Given those two inherent reasons for noise in the data, I’m not
going to insist that results apply uniformly to every subject.
(Anyway, I believe that to be a wrong expectation in most
circumstance, but I won’t argue that point here. People can be
different, and that’s all I need to point out).

Now for the item of interest I discovered today. It’s embodied in
the graph I both attach to and embed in this message.

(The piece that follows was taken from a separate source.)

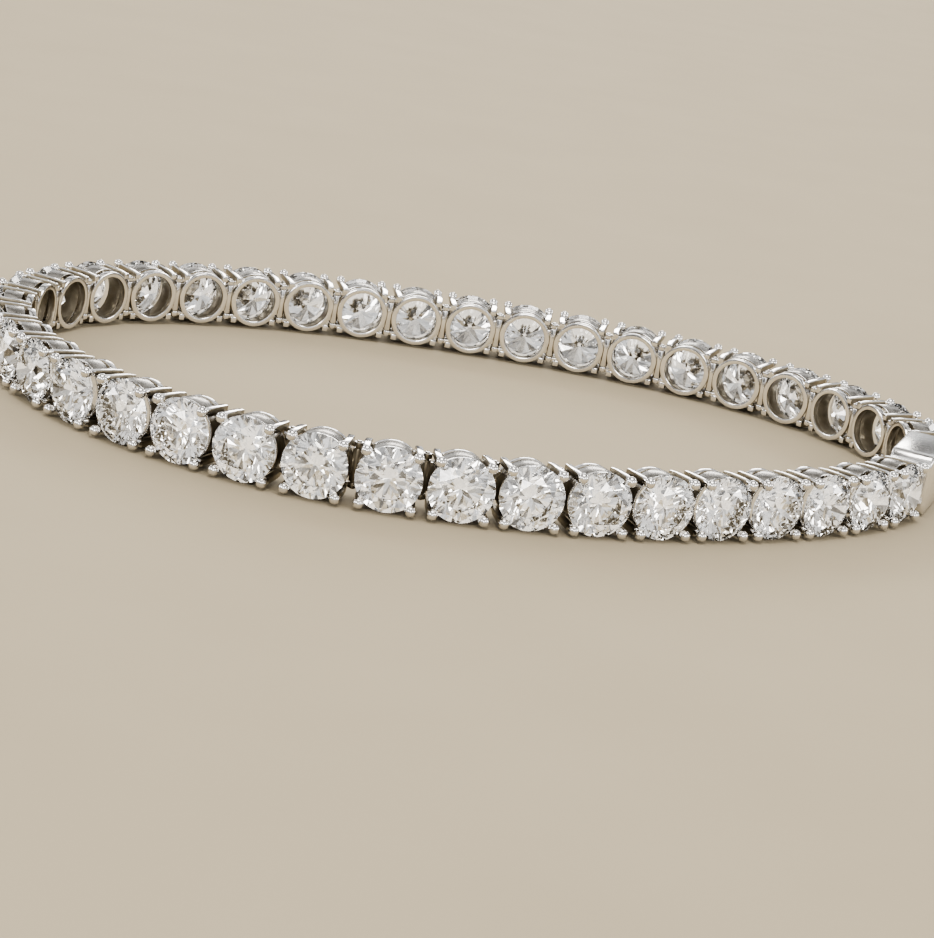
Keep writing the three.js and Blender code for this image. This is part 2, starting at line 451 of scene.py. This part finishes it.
def drill(piece, along):
    start_clean()
    bpy.ops.mesh.primitive_cylinder_add(vertices=BARREL_SIDES, radius=RIVET["radius"] + RIVET_PLAY,
                                        depth=RIVET["width"], location=(along, 0, HINGE_DEPTH),
                                        rotation=(math.pi / 2, 0, 0))
    bit = bake_place(named("drill"))
    finish_modifier(piece, "BOOLEAN", operation="DIFFERENCE", solver="EXACT", object=bit)
    bpy.data.objects.remove(bit)


def smooth_below(piece, degrees):
    pick(piece)
    bpy.ops.object.shade_smooth_by_angle(angle=math.radians(degrees))
    return piece


link = join_solids(prong, gallery, seat, *fork, *model_knuckle(-PITCH / 2, -TONGUE["root"]))
drill(link, -PITCH / 2)
link.name = link.data.name = "link_pattern"
smooth_below(link, SMOOTH_ANGLE)
print("faces of a link:", len(link.data.polygons))

# %% [markdown]
# ## The clasp
#
# The clasp is a plain rounded box. The tongue and catch that a real one holds inside are left out. A
# cube gets its four upright corners rounded first and all its edges softened after, which is the
# order a caster's model is filed in. Its place is midway between the hinges at both ends of the line.

# %% Clasp
CLASP = dict(length=7.8, height=4.4, thickness=3.1, front=0.45, corner=0.9, edge=0.25, root=0.2)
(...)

As you may remember, I’ve been doing a long-running program of
fitting two different models to some 1300 pursuit tracking runs, 42
from each of 31 subjects (there were 32, but one got sick and didn’t
finish the experiment. The data from that subject are totally
ignored). There were two kinds of tracking, one in which the target
was a two-digit number and the subject controlled another two-digit
number, the other in which the target was a line length and the
subject controlled the length of a different line. For each type,
there were three levels of complexity: “Easy”, in which the
subject equated the controlled value to the displayed target value;
“Medium”, in which the subject was asked to equate the
controlled value to the displayed target plus or minus a quantity that
was fixed for the length of the run; and “Hard”, in which
the subject equated the controlled value to the sum or difference of
the displayed target and another value that changed more slowly during
the run.

There was no attempt to balance the number of male and female
subjects in the study. Of the 31, 14 were male, and 17 female.

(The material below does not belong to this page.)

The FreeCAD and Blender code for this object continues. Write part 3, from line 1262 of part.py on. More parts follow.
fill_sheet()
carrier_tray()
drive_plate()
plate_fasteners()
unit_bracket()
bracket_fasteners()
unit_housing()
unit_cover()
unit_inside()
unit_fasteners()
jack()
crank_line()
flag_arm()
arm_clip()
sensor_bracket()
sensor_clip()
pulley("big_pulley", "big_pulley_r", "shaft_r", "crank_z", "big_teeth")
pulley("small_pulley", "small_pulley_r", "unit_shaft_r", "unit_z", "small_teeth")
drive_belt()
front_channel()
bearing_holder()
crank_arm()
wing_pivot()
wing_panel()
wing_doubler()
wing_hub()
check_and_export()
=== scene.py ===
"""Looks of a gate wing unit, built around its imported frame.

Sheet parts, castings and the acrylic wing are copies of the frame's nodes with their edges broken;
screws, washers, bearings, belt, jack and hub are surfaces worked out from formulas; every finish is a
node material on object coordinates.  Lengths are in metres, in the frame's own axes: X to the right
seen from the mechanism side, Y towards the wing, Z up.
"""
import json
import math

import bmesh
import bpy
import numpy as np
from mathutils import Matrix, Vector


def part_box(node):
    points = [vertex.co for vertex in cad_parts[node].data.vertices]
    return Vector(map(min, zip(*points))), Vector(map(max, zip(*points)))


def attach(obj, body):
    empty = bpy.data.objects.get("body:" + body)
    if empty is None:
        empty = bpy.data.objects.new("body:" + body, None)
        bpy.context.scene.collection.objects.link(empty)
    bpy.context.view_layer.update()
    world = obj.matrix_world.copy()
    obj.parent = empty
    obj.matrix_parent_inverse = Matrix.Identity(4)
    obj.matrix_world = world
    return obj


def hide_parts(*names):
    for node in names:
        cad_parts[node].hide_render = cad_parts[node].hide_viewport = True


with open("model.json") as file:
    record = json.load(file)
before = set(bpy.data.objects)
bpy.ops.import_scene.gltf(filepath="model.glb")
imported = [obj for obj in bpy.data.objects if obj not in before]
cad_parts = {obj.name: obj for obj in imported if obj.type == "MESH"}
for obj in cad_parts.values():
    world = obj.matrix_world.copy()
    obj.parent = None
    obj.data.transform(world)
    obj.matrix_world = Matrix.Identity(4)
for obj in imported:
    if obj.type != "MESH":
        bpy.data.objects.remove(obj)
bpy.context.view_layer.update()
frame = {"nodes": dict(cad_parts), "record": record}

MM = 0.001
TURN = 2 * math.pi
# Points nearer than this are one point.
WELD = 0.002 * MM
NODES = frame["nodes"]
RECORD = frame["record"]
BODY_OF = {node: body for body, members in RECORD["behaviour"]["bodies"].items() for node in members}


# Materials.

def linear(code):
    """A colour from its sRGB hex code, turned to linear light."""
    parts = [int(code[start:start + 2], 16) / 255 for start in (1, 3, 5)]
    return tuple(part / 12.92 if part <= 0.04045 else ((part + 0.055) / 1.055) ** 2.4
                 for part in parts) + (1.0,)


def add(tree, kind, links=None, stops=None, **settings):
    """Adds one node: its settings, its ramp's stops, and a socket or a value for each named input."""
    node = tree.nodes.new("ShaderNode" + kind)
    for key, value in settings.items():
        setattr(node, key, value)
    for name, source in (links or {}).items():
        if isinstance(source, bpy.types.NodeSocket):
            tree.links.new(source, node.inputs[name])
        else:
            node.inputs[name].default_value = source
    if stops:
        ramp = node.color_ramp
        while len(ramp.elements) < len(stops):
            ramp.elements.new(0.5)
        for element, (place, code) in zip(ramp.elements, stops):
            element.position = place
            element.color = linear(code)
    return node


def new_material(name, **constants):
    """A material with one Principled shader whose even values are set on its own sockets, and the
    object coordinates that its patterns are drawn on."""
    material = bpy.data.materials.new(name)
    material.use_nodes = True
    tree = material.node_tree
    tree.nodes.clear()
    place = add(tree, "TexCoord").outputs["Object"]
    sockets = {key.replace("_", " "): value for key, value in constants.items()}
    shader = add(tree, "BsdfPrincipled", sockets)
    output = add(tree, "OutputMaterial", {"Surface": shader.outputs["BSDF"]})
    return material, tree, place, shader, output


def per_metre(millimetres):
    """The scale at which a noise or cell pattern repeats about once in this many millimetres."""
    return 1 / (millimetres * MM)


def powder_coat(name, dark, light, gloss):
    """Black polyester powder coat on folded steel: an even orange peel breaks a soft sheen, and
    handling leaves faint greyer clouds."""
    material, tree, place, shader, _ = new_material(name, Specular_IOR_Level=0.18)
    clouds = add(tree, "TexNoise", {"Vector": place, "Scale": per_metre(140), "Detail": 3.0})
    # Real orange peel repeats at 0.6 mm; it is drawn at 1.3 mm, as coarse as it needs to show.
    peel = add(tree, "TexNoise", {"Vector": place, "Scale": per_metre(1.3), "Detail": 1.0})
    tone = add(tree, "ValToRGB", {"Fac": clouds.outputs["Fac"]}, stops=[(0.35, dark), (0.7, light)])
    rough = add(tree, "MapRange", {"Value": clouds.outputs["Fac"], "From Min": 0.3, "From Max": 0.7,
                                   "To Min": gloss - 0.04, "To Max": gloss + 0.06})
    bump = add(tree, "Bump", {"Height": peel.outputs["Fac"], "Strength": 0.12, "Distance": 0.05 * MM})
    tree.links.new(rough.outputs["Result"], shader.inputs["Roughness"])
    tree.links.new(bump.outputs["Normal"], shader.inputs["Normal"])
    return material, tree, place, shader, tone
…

As I said, I’ve been fitting two models. At the CSG meeting I
called them “Model A” and “Model B”. In the graph,
they are “17o” and 18a" (which perhaps gives you an
idea of how many models have been tested in all). Both provide
reasonable fits to many of the tracks. Recently, I’ve been comparing
them track-by-track in two ways, the relative goodness of fit, and
simply which one gives the better fit.

When I looked at the first batch of subjects, it seemed quite
clear that the “17o” model was more likely to give the
better fit, but that this preference declined sharply for the
“Hard” conditions, both number and line-length (I call those
“numeric” and “graphic”). When I looked at the
second half of the subjects, this pattern was not there. I figured
that there might be something different about the subjects and their
ways of looking at the world, so I went back to the experiment logs to
see if I could find anything.

An obvious thing to check is gender. It turned out that most of
the subjects in the first batch were male, and most in the second
batch were female. So I looked at the pattern for each subject
individually, making one graph with 14 lines on it for all the male
subjects and one with 17 lines for all the female subjects. The two
graphs were quite different. One male subject had a pattern that would
have fitted better in the female group, and two females had patterns
that would have fitted better in the male group.

The next thing, which I finished a few minutes ago, was to take
the male and female probabilities that model 17o provided a better fit
than model 18a for each of the six experimental conditions. These are
averaged across all male and across all female subjects. I show them
the numeric and for graphic conditions separately. There seems to be a
clear difference between the sexes in how they deal with the
complexity of the task, and that difference is consistent between
number tracking and line-length tracking.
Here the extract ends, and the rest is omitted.